Cold start vs. schema drift vs. real outage: the decision tree
When you see a failed probe on a serverless MCP server, run this tree:
- Did exactly one probe fail, followed by immediate recovery? → Likely cold start. Check if the recovery probe had elevated latency (>2× baseline). If yes, cold start confirmed. No action needed.
- Did multiple consecutive probes fail? → Genuine outage. Fire P1 alert.
- Did probes succeed but tools/list changed? → Schema drift, not a cold start. P2 alert.
- Did the gap between last success and the failed probe match the platform's idle timeout? → Cold start. Check platform dashboard for instance status. If the instance shows as running but probes are failing, escalate to genuine outage investigation.
Related questions
Does AliveMCP's 60-second probe cadence help keep my server warm?
For most platforms with idle timeouts ≥ 5 minutes (Render: 15 min, Railway: 10 min, Fly.io default: 5 min), yes — the 60-second probe interval keeps the instance warm as a side effect. Vercel Functions with a shorter TTL may still cold-start between probes.

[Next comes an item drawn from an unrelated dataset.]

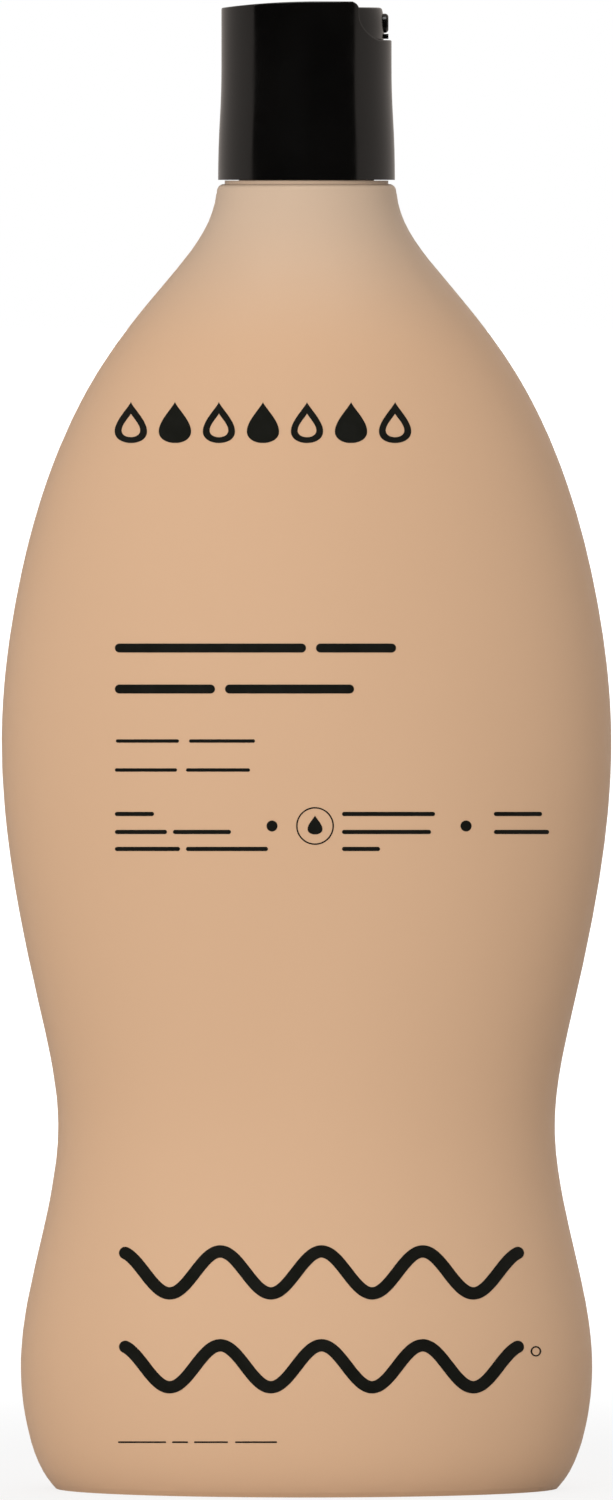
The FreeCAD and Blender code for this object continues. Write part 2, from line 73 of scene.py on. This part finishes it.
class Tree:
    """A node material under construction."""

    def __init__(self, name):
        self.material = bpy.data.materials.new(name)
        self.material.use_nodes = True
        self.nodes = self.material.node_tree.nodes
        self.links = self.material.node_tree.links
        self.shader = self.nodes["Principled BSDF"]
        self.place = self.nodes.new("ShaderNodeTexCoord").outputs["Object"]

    def link(self, start, end):
        self.links.new(start, end)

    def noise(self, size, detail=2.0, stretch=(1.0, 1.0, 1.0)):
        """Noise whose features are about size metres across."""
        mapping = self.nodes.new("ShaderNodeMapping")
        mapping.inputs["Scale"].default_value = stretch
        noise = self.nodes.new("ShaderNodeTexNoise")
        noise.inputs["Scale"].default_value = 1 / size
        noise.inputs["Detail"].default_value = detail
        self.link(self.place, mapping.inputs["Vector"])
        self.link(mapping.outputs["Vector"], noise.inputs["Vector"])
        return noise.outputs["Fac"]

    def spread(self, factor, low, high, start=0.3, end=0.7):
        """Maps the middle of a noise's range, or another stretch, to low and high."""
        scaled = self.nodes.new("ShaderNodeMapRange")
        scaled.interpolation_type = "SMOOTHSTEP"
        scaled.inputs["From Min"].default_value = start
        scaled.inputs["From Max"].default_value = end
        scaled.inputs["To Min"].default_value = low
        scaled.inputs["To Max"].default_value = high
        self.link(factor, scaled.inputs["Value"])
        return scaled.outputs["Result"]

    def blend(self, factor, one, other):
        """One colour, or a colour made before, to the other."""
        mix = self.nodes.new("ShaderNodeMix")
        mix.data_type = "RGBA"
        tints = [socket for socket in mix.inputs if socket.type == "RGBA"]
        for socket, tint in zip(tints, (one, other)):
            if isinstance(tint, tuple):
                socket.default_value = (*tint, 1)
            else:
                self.link(tint, socket)
        self.link(factor, mix.inputs["Factor"])
        return next(socket for socket in mix.outputs if socket.type == "RGBA")

    def colour(self, tint):
        self.link(tint, self.shader.inputs["Base Color"])

    def roughness(self, factor, low, high):
        self.link(self.spread(factor, low, high), self.shader.inputs["Roughness"])

    def height(self):
        parts = self.nodes.new("ShaderNodeSeparateXYZ")
        self.link(self.place, parts.inputs["Vector"])
        return parts.outputs["Z"]

    def bump(self, height, depth, over=None):
        bump = self.nodes.new("ShaderNodeBump")
        bump.inputs["Strength"].default_value = 1.0
        bump.inputs["Distance"].default_value = depth
        self.link(height, bump.inputs["Height"])
        if over is not None:
            self.link(over, bump.inputs["Normal"])
        self.link(bump.outputs["Normal"], self.shader.inputs["Normal"])
        return bump.outputs["Normal"]


# Heights between which the bottle's tan pales towards the neck, as a painted sheen of the
# light from above on the shoulders.
SHEEN_FROM = 0.180
SHEEN_TO = 0.209


def satin_plastic():
    """Blown polyethylene: satin, with faint flow, a fine blasted grain, and a painted sheen
    that pales it towards the neck.
    """
    tree = Tree("bottle_satin")
    flow = tree.spread(tree.noise(60 * MM, stretch=(1, 1, 0.35)), 0, 1)
    # Painted sheen: the tan pales towards the neck as if lit from above.
    sheen = tree.spread(tree.height(), 0, 1, SHEEN_FROM, SHEEN_TO)
    tree.colour(tree.blend(sheen, tree.blend(flow, TAN_DEEP, TAN), NECK_SHEEN_TAN))
    tree.roughness(tree.noise(4 * MM, 3.0), 0.42, 0.50)
    waves = tree.bump(tree.noise(9 * MM), 0.012 * MM)
    tree.bump(tree.noise(0.35 * MM), 0.0022 * MM, waves)
    tree.shader.inputs["Specular IOR Level"].default_value = 0.25
    return tree.material


def glossy_plastic(name):
    """Moulded polypropylene: dark and glossy, with the faint waves of its cooling."""
    tree = Tree(name)
    tree.colour(tree.blend(tree.spread(tree.noise(14 * MM), 0, 1), BLACK, BLACK_PALE))
    tree.roughness(tree.noise(2.5 * MM, 3.0), 0.12, 0.18)
    waves = tree.bump(tree.noise(6 * MM, 1.0, (1, 1, 0.4)), 0.010 * MM)
    tree.bump(tree.noise(0.5 * MM), 0.0006 * MM, waves)
    tree.shader.inputs["IOR"].default_value = 1.5
    return tree.material


def screen_ink():
    tree = Tree("print_ink")
    tree.colour(tree.blend(tree.spread(tree.noise(3 * MM), 0, 1), INK, INK_PALE))
    tree.roughness(tree.noise(0.8 * MM), 0.40, 0.50)
    tree.bump(tree.noise(0.25 * MM), 0.002 * MM)
    tree.shader.inputs["Specular IOR Level"].default_value = 0.08
    return tree.material


def foam():
    tree = Tree("liner_foam")
    tree.colour(tree.blend(tree.spread(tree.noise(1.2 * MM), 0, 1), FOAM, FOAM_PALE))
    tree.roughness(tree.noise(0.6 * MM), 0.75, 0.9)
    tree.bump(tree.noise(0.4 * MM, 3.0), 0.03 * MM)
    return tree.material


def dress(node, material):
    """Gives a CAD node its material."""
    mesh = frame["nodes"][node].data
    mesh.materials.clear()
    mesh.materials.append(material)


# Stage

FLOOR_HALF = 30.0
FLOOR_GLOW = 1.33
SHADOW_REACH = 0.10
WHITE_REACH = 0.80
SHADOW_SHARE = 0.6


def pale_floor():
    """Pale, and white to the camera but for the bottle's shadow round its foot.

    Reflections see the studio through it, so the closure's front stays dark.
    """
    mesh = bpy.data.meshes.new("floor")
    corners = [(x, y, 0) for x, y in ((-1, -1), (1, -1), (1, 1), (-1, 1))]
    mesh.from_pydata([Vector(corner) * FLOOR_HALF for corner in corners], [], [(0, 1, 2, 3)])
    floor = bpy.data.objects.new("floor", mesh)
    bpy.context.scene.collection.objects.link(floor)
    tree = Tree("floor")
    tree.nodes.remove(tree.shader)
    diffuse = tree.nodes.new("ShaderNodeBsdfDiffuse")
    diffuse.inputs["Color"].default_value = (*FLOOR, 1)
    glow = tree.nodes.new("ShaderNodeEmission")
    glow.inputs["Strength"].default_value = FLOOR_GLOW
    away = tree.nodes.new("ShaderNodeVectorMath")
    away.operation = "LENGTH"
    tree.link(tree.place, away.inputs[0])
    white = tree.spread(away.outputs["Value"], SHADOW_SHARE, 1, SHADOW_REACH, WHITE_REACH)
    share = calculation(tree, "MULTIPLY", seen_directly(tree), white)
    mix = tree.nodes.new("ShaderNodeMixShader")
    tree.link(share, mix.inputs["Fac"])
    tree.link(diffuse.outputs["BSDF"], mix.inputs[1])
    tree.link(glow.outputs["Emission"], mix.inputs[2])
    path = tree.nodes.new("ShaderNodeLightPath")
    clear = tree.nodes.new("ShaderNodeBsdfTransparent")
    final = tree.nodes.new("ShaderNodeMixShader")
    tree.link(path.outputs["Is Glossy Ray"], final.inputs["Fac"])
    tree.link(mix.outputs["Shader"], final.inputs[1])
    tree.link(clear.outputs["BSDF"], final.inputs[2])
    tree.link(final.outputs["Shader"], tree.nodes["Material Output"].inputs["Surface"])
    mesh.materials.append(tree.material)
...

If keeping the instance warm is a hard requirement, use the server-side mitigations above rather than relying on probe timing.
My server is on Render free tier and shows 94% uptime. Is that cold starts?
Probably. Render's 15-minute idle timeout means 96 potential cold-start events in 24 hours (one per idle cycle). If your probe log shows single-probe timeouts spaced roughly 15 minutes apart followed by immediate recovery, that's cold start. Upgrade to Render Starter ($7/mo) to eliminate idle timeout, or use the keep-alive ping pattern described above.
How does AliveMCP calculate SLO uptime for serverless endpoints?
Cold-start timeouts (single probe, followed by recovery with elevated latency, after a gap matching the platform's idle timeout) are logged as "post-idle probe" events and excluded from SLO calculations. Consecutive failures — regardless of platform — count as downtime. The SLO calculation is transparent: your AliveMCP dashboard shows both the "wall-clock uptime" (all failed probes counted) and the "SLO uptime" (cold-start events excluded).